The day of the Lord is going to be both a day of judgment and a day of salvation. There is a message of gloom and disaster for the wicked and unbelieving. But there are also prophecies of light and hope. Isaiah balances his prophecies. Isaiah 9:1-7 predicts a dawning of light, an increase of joy due to the defeat of oppression, the shattering of the yoke that burdens them. The time of despair would be succeeded by a time of peace and prosperity due to the coming of the Messiah at the end of time. A child will be born, a son will be given, and he will rule the world. He will bring peace and justice through the wisdom of his counsel, through the power of his presence, and through his eternal love. When Jesus came he exhibited these characteristics: wonderful counselor, mighty God, everlasting father, and prince of peace, in the midst of a corrupt, and violent world. What he began at his first coming he will complete at the end of time. Meanwhile we must wait in patience, and have the eyes to see his light
shining in the darkness.
Isaiah 11:1-9 predicts the day of the Lord in terms of a new heaven and a new earth. He gives us a vision of the world as God intends it to be when all the promises of final salvation are fulfilled. The Spirit of the Lord will rest on the Messiah, the Anointed One: the Spirit of wisdom and understanding, the Spirit of counsel and of power, the Spirit of knowledge and the fear of the Lord. He will not judge by appearances, but with righteousness he will judge the needy, with justice he will give decisions for the poor of the earth. He will slay the wicked. The animal kingdom will live in harmony with each another. There will be no more predation; one species devouring another. Instead we will live together, man and beast, in mutual society, “for the earth will be full of the knowledge of the Lord as the waters cover the sea.”

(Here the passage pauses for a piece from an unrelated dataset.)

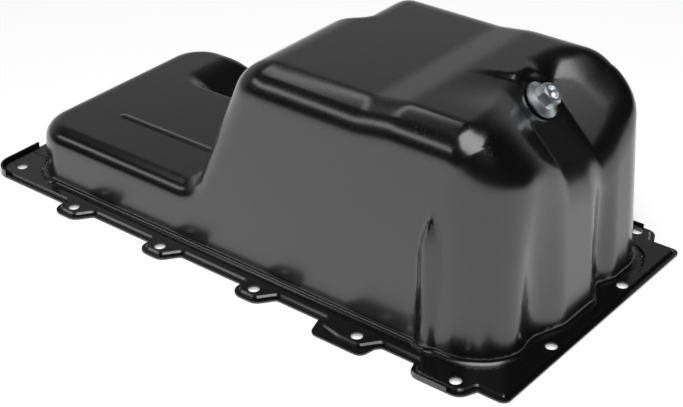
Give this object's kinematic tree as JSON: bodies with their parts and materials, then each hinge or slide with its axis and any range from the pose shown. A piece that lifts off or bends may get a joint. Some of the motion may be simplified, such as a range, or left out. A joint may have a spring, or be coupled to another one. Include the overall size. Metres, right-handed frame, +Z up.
{
  "type": "engine oil pan",
  "caption": "Deep-drawn steel engine oil pan with a shallow tray, a deep sump, a tabbed bolting flange and a screw-in drain plug.",
  "frame": {"origin": "under the middle of the pan, at the underside of the flange rim", "axes": "+X along the pan from the shallow tray to the deep sump, +Y across to the scooped side, +Z up from the flange to the sump's crown"},
  "size_m": [0.534, 0.28, 0.175],
  "materials": {
    "pan_paint": "gloss black",
    "nut_steel": "plain",
    "seal_rubber": "matt black",
    "plug_zinc": "bright zinc"
  },
  "bodies": {
    "pan": {"pan_shell": "pan_paint", "drain_nut": "nut_steel"},
    "seal": {"plug_seal": "seal_rubber"},
    "plug": {"drain_plug": "plug_zinc"}
  },
  "joints": [
    {"name": "plug_travel", "type": "slide", "parent": "pan", "child": "seal", "axis": [0.6992, 0.141, 0.7009], "range_m": [0, 0.015]},
    {"name": "plug_turn", "type": "hinge", "parent": "seal", "child": "plug", "pos_m": [0.1978, 0.0134, 0.156], "axis": [0.6992, 0.141, 0.7009], "range_deg": [0, 3600]}
  ],
  "couplings": [
    {"joint": "plug_travel", "follows": "plug_turn", "m_per_rad": 0.00023873}
  ]
}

We wait for this utopia, this heaven, to be consummated, by being good stewards of the world in which we find ourselves today, and working for peace between races, reconciliation between enemies, through the proclamation of the knowledge of the Lord over the whole earth. We look forward to the time when “the eyes of the blind will be opened and the ears of the deaf unstopped, the lame leap like a deer, and the mute tongue shout for joy.” (Isaiah 35:5,6)

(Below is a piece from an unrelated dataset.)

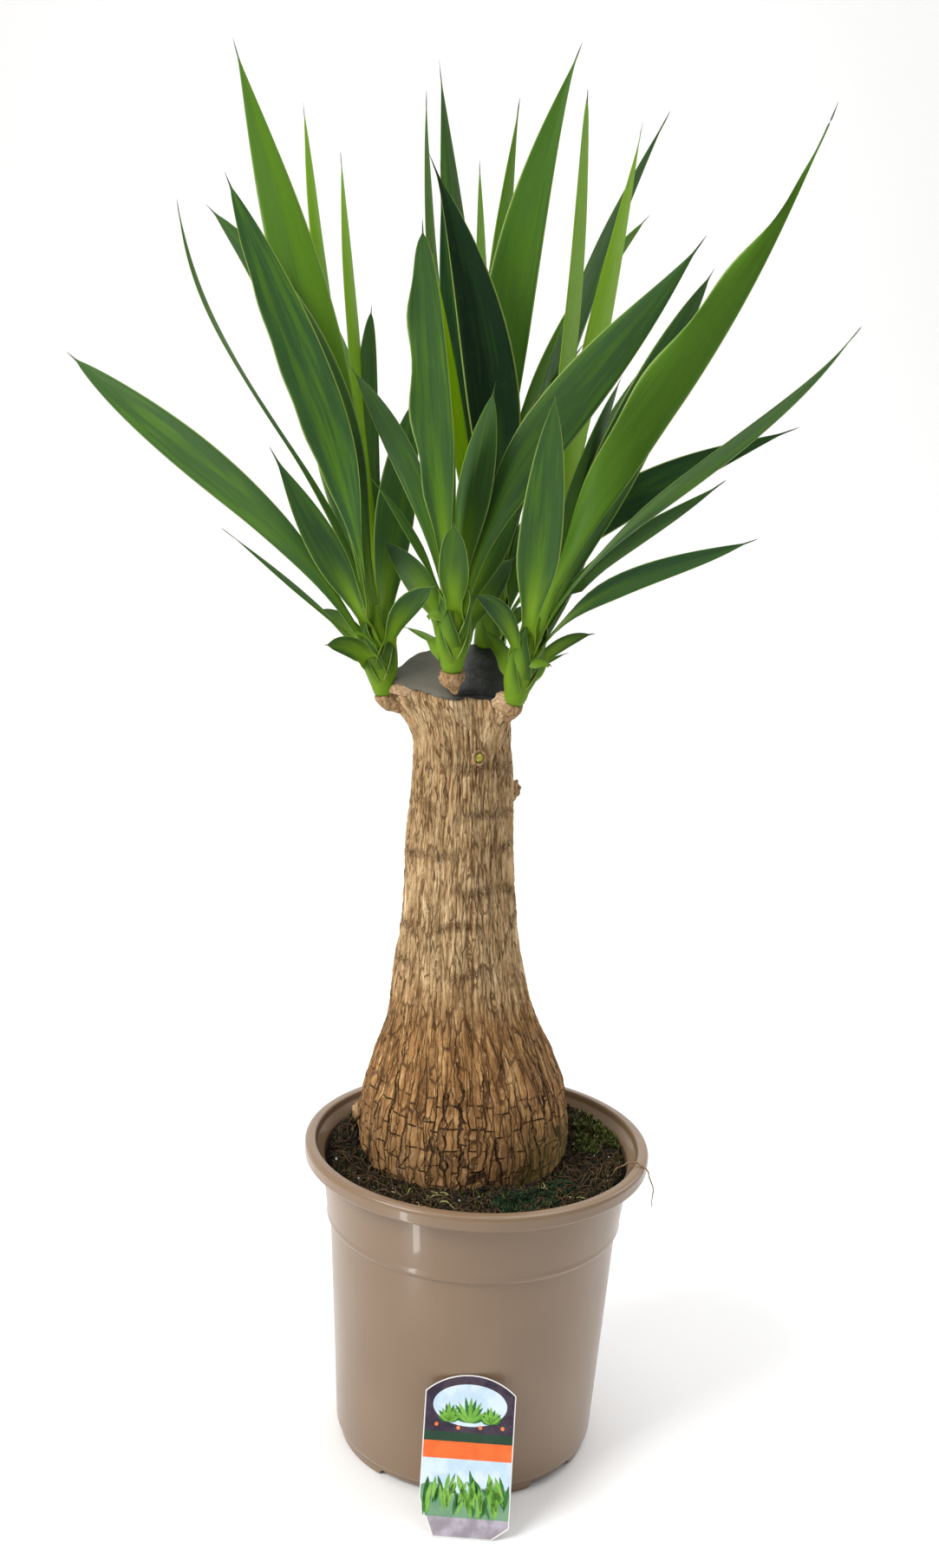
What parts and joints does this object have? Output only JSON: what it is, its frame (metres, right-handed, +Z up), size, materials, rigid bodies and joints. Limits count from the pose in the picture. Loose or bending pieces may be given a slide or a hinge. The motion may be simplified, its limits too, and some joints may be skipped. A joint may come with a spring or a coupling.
{
  "type": "potted yucca",
  "caption": "Potted yucca with a swollen woody trunk, four leafy shoots, soil, a nursery pot and a blank-faced plant label.",
  "frame": {"origin": "where the pot's axis meets the surface that the pot stands on", "axes": "+Z up the pot's axis, -Y towards the plant label"},
  "size_m": [0.51, 0.4524, 0.96],
  "materials": {
    "pot": "glossy taupe moulded plastic",
    "soil": "crumbly potting mix",
    "bark": "cracked corky bark",
    "wax": "dark satin sealing wax",
    "leaf": "satin leaf",
    "label": "printed plastic card"
  },
  "bodies": {
    "root": {"pot": "pot", "soil": "soil", "trunk": "bark", "wax_seal": "wax", "shoot_left": "leaf", "shoot_front": "leaf", "shoot_right": "leaf", "shoot_back": "leaf", "plant_label": "label"}
  },
  "joints": []
}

Joni Eareckson Tada, a quadriplegic, says, “I still can hardly believe it. I, with shriveled, bent fingers, atrophied muscles, gnarled knees, and no feeling from the shoulders down, will one day have a new body, light, bright, and clothed in righteousness – powerful and dazzling. Can you imagine the hope this gives someone spinal-cord injured like me? Or someone who is cerebral palsied, brain-injured, or who has multiple sclerosis? Imagine the hope this gives someone who is manic-depressive. No other religion, no other philosophy promises new bodies, hearts, and minds. Only in the Gospel of Christ do hurting people find such incredible hope.” (Heaven: Your Real Home, 53)
As we wait for the day of the Lord to come in these terms we infuse our present time with these truths. We do not capitulate to the doomsday prophecies, which see the end of this world as the ultimate, final tragedy. Even present day movies have to end on hope that a few survivors will make it, and a fresh start will be made. As Harold Closer, producer, co-writer and composer of “2012” said: “The disaster on our film, I see as a backdrop of a much bigger story, which is a new beginning, not the end.”
We live in the light of a much bigger story, of a great hope, a new heaven and a new earth, foretold by the prophets. Jesus prophesied, “Following those hard times, ‘Sun will fade out, moon cloud over, Stars fall out of the sky, cosmic powers tremble.’ Then, the arrival of the Son of Man! It will fill the skies – no one will miss it. Unready people all over the world, outsiders to the splendor and power, will raise a huge lament as they watch the Son of Man blazing out of heaven. At that same moment, he’ll dispatch his angels with a trumpet-blast summons, pulling in God’s chosen from the four winds, from pole to pole.” (The Message, Matthew 24:30,31)
How do we wait for this day of the Lord? We live in the light of these prophecies. We live in hope, not despair; light not darkness; anticipation not dread. We live every day under the rule of Christ, in his peaceable kingdom of righteousness, seeking to do the will of God, in the power of His Spirit. We are ready for the coming of the Lord for us. We are watching and waiting with joyful expectation for the final fulfillment of the prophecies. In the meanwhile we are seeking to be good stewards of all that is committed to us.
As John Donne prayed: “Bring us, O Lord God, at our last awakening into the house and gate of heaven, to enter into that gate, and dwell in that house, where there shall be no darkness nor dazzling, but one equal light; no noise nor silence, but one equal music; no fears nor hopes, but one equal possession; no ends nor beginnings, but one equal eternity; in the habitations of your glory and dominion, world without end. Amen.”